The island of Thera is home to the ancient city of Akrotiri. The island, now known as Santorini, is reached by ship and a visit to the ruins of Akrotiri requires a hard climb or a trip on an aerial tram. Thera remains today an active volcano. When Thera erupted in mid-1400 BCE it utterly destroyed the island, burying the city of Akrotiri under tons of ash and debris. Spyridon Marinatos, a Greek archaeologist, excavated Akrotiri. The site itself is currently covered with a roofed structure that provides excellent protection. An outstanding feature of Akrotiri is the mural paintings that are currently located in Athens. The murals portray a number of animals and plants that are not native to Thera, indicating the extent of the interaction between this city and other cultures.

The third site visited by Dr. Cleve was the fortified city of Mycenae in southern Greece. The ruins of Mycenae, excavated by Hermann Schlieman in the late 19th century, still stand as an impressive memorial to the achievements of the Mycenaean civilization. The Lion Gate and the domed tombs illustrate the skill and wealth of this city. Schlieman's work on this site brought many items to reality that had previously been thought to be myths. A spectacular item found was the so-called gold burial "mask of Agamemnon" which caused a sensation at the time but has now been dated to well before the time of this Greek king.

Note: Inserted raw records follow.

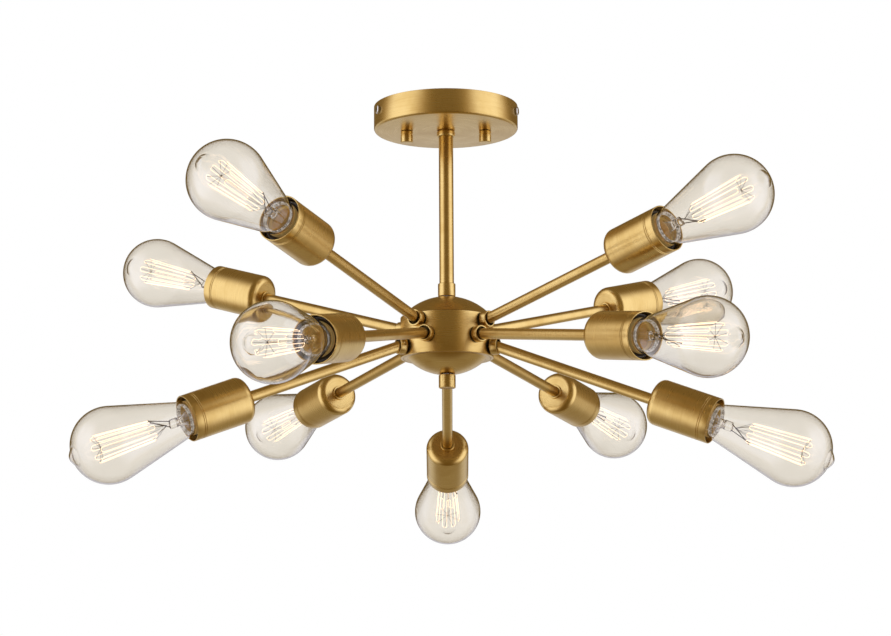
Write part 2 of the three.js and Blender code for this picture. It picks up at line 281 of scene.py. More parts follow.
class Tree:
    """A node tree that is being filled."""

    def __init__(self, nodes, links):
        self.nodes = nodes
        self.links = links

    def node(self, kind, settings=None, sockets=None, output=0):
        made = self.nodes.new(kind)
        for setting, value in (settings or {}).items():
            setattr(made, setting, value)
        for socket, value in (sockets or {}).items():
            self.plug(made.inputs[socket], value)
        return Wire(self, made.outputs[output])

    def plug(self, socket, value):
        if isinstance(value, Wire):
            self.links.new(value.socket, socket)
        else:
            socket.default_value = value

    def blend(self, factor, first, second):
        """The first colour where factor is 0, and the second where it is 1."""
        return self.node("ShaderNodeMix", {"data_type": "RGBA"}, {0: factor, 6: first, 7: second}, 2)

    def noise(self, vector, scale, detail=2.0, roughness=0.5):
        return self.node(
            "ShaderNodeTexNoise",
            None,
            {"Vector": vector, "Scale": scale, "Detail": detail, "Roughness": roughness},
        )

    def place(self):
        """The point's place in the frame."""
        return self.node("ShaderNodeTexCoord", None, None, 3)

    def own_place(self):
        """The point's place on its piece's own axis."""
        return self.node("ShaderNodeAttribute", {"attribute_name": OWN_PLACE}, None, 1)

    def parts(self, vector):
        return [self.node("ShaderNodeSeparateXYZ", None, {0: vector}, axis) for axis in range(3)]

    def vector(self, x, y, z):
        return self.node("ShaderNodeCombineXYZ", None, {0: x, 1: y, 2: z})


class Finish(Tree):
    """A material with one principled surface."""

    def __init__(self, name, **constants):
        self.material = bpy.data.materials.new(name)
        self.material.use_nodes = True
        tree = self.material.node_tree
        super().__init__(tree.nodes, tree.links)
        self.surface = tree.nodes["Principled BSDF"]
        for socket, value in constants.items():
            self.surface.inputs[socket.replace("_", " ")].default_value = value

    def feed(self, **sockets):
        for socket, value in sockets.items():
            self.plug(self.surface.inputs[socket.replace("_", " ")], value)

    def bump(self, height, distance, strength=1.0):
        sockets = {"Height": height, "Distance": distance, "Strength": strength}
        self.feed(Normal=self.node("ShaderNodeBump", None, sockets))


def rgba(colour, gain=1.0):
    return (*(channel * gain for channel in colour), 1.0)


GRAIN_DRIFT = 0.03  # how fast a line of the grain changes along its own run, as a share of across it


def ring_grain(finish, spacing):
    """Fine lines round a turned piece's axis, on its walls and its faces alike."""
    x, y, z = finish.parts(finish.own_place())
    radial = (x * x + y * y) ** 0.5
    across = 1.0 / spacing
    drift = GRAIN_DRIFT * across
    lines = finish.vector(radial * across + x * drift, z * across + y * drift, y * drift)
    return finish.noise(lines, scale=1.0, detail=3.0, roughness=0.65)


# ---- Finishes --------------------------------------------------------------------------------------------

# colours of a painted glow on the lamp caps, standing in for the light of the lamps inside them
CAP_PAINTED_GLOW = (0.3, 0.2, 0.065)
RUBBED_CAP_PAINTED_GLOW = (0.8, 0.62, 0.34)
BRIGHT_SOLDER = (0.6, 0.6, 0.58)
DULL_SOLDER = (0.32, 0.32, 0.31)
# painted shade and painted highlight of the crinkled seal's folds
CREASE_PAINTED_SHADE = (0.3, 0.27, 0.23)
CREASE_PAINTED_HIGHLIGHT = (0.93, 0.92, 0.9)
WARM_TUNGSTEN = (0.3, 0.2, 0.1)
DARK_TUNGSTEN = (0.15, 0.1, 0.06)
HOTTEST = (1.0, 0.8, 0.55)
WARM_SUPPORT = (0.2, 0.13, 0.07)
DARK_SUPPORT = (0.09, 0.06, 0.035)
LIGHT_FLOOR = (0.9, 0.9, 0.89)
SHADED_FLOOR = (0.86, 0.86, 0.85)

SEAT_DEPTH = 0.0022  # of the tube's seat in a collar
RECESS_BLUR = 0.0002  # width of a recess's soft border
# how dark the painted shade in a collar's recesses is, as a share of the aged brass
RECESS_SHADE = 0.12


def collar_recess_painted_shade(finish):
    """1 in the two narrow recesses of an arm's collar, at its foot and round the tube's seat, where shade is
    painted into the brass.
    """
    sizes = bpy.context.scene.chandelier_arms
    x, y, z = finish.parts(finish.own_place())
    radial = (x * x + y * y) ** 0.5
    seat = sizes.tube_radius + sizes.seat_gap
    floor = sizes.collar_length - SEAT_DEPTH
    foot = z.within(-0.0006, -0.0003, sizes.collar_foot, sizes.collar_foot + RECESS_BLUR)
    past_seat = radial.above(seat, seat + RECESS_BLUR)
    seat_painted_shade = z.above(floor - 0.0004, floor - 0.0001) * (1.0 - past_seat)
    return (foot + seat_painted_shade).clamped()


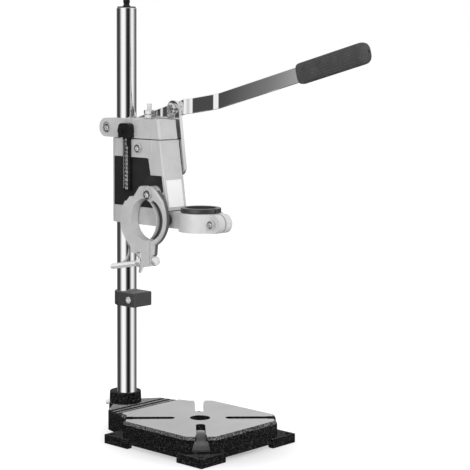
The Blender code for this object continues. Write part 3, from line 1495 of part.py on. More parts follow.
def side_jaw():
    """The hinged jaw: a thin half ring with a crescent pocket, an eye in front, and a thin lug."""
    back = RING_FACE + JAW_THICKNESS
    parting = PARTING_SHIFT + RING_PARTING_GAP / 2
    front = parting + JAW_LUG_THICKNESS
    seat = front - JAW_LUG_SEAT
    step = stud_height(front) + STUD_HEAD_RADIUS + RUNNING_GAP
    edge_start = (
        HINGE_SHIFT + HINGE_EYE_RADIUS * math.cos(JAW_EDGE_ANGLE),
        HINGE_RISE + HINGE_EYE_RADIUS * math.sin(JAW_EDGE_ANGLE),
    )
    edge_end = (
        edge_start[0] + JAW_EDGE_LENGTH * math.sin(JAW_EDGE_ANGLE),
        edge_start[1] - JAW_EDGE_LENGTH * math.cos(JAW_EDGE_ANGLE),
    )
    outline = [
        clamp_place(parting, lug_bottom(parting)),
        clamp_place(seat, lug_bottom(seat)),
        clamp_place(seat, step),
        clamp_place(front, step + JAW_LUG_SEAT),
        *clamp_arc(JAW_SHIFT, JAW_RISE, JAW_RADIUS, JAW_LOWER_ANGLE, JAW_UPPER_ANGLE),
        clamp_place(*edge_end),
        clamp_place(*edge_start),
        clamp_place(parting, HINGE_RISE + HINGE_EYE_RADIUS / 2),
    ]
    jaw = side_plate("side_jaw", outline, RING_FACE, back)
    pocket = rod(
        "pocket",
        (RING_FACE - CUT_OVERRUN, *clamp_place(JAW_POCKET_SHIFT, JAW_POCKET_RISE)),
        X_AXIS,
        JAW_POCKET_RADIUS,
        JAW_POCKET_DEPTH + CUT_OVERRUN,
    )
    overrun = CUT_OVERRUN + CUT_OVERRUN
    cut(pocket, bore_prism("lip", RING_FACE - overrun, RING_BACK, JAW_RIM))
    cut(jaw, pocket)
    join(jaw, hinge_disc("eye", RING_FACE, HINGE_PLANE - FIT_GAP, HINGE_EYE_RADIUS))
    cut(
        jaw,
        hinge_disc(
            "ring_eye_room",
            HINGE_PLANE - FIT_GAP,
            back + CUT_OVERRUN,
            HINGE_EYE_RADIUS + RUNNING_GAP,
        ),
        bore_prism("bore", RING_FACE - CUT_OVERRUN, RING_BACK + CUT_OVERRUN),
        stud_shank("stud_hole", FIT_GAP),
        hinge_shank("hinge_hole", FIT_GAP),
    )
    pivot = (STUD_PLANE, -HINGE_REACH, HINGE_HEIGHT)
    return publish(jaw, CAST_GREY, pivot)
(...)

Overall the sites represented three fascinating cultures that the evidence shows communicated with each other and with other cultures around the eastern Mediterranean. These cultures were ended by the volcanic eruption at Thera and the immigrations of the Dorians and Sea Peoples. Today the ruins reflect the strong, individual archaeologists whose personalities had a lasting effect.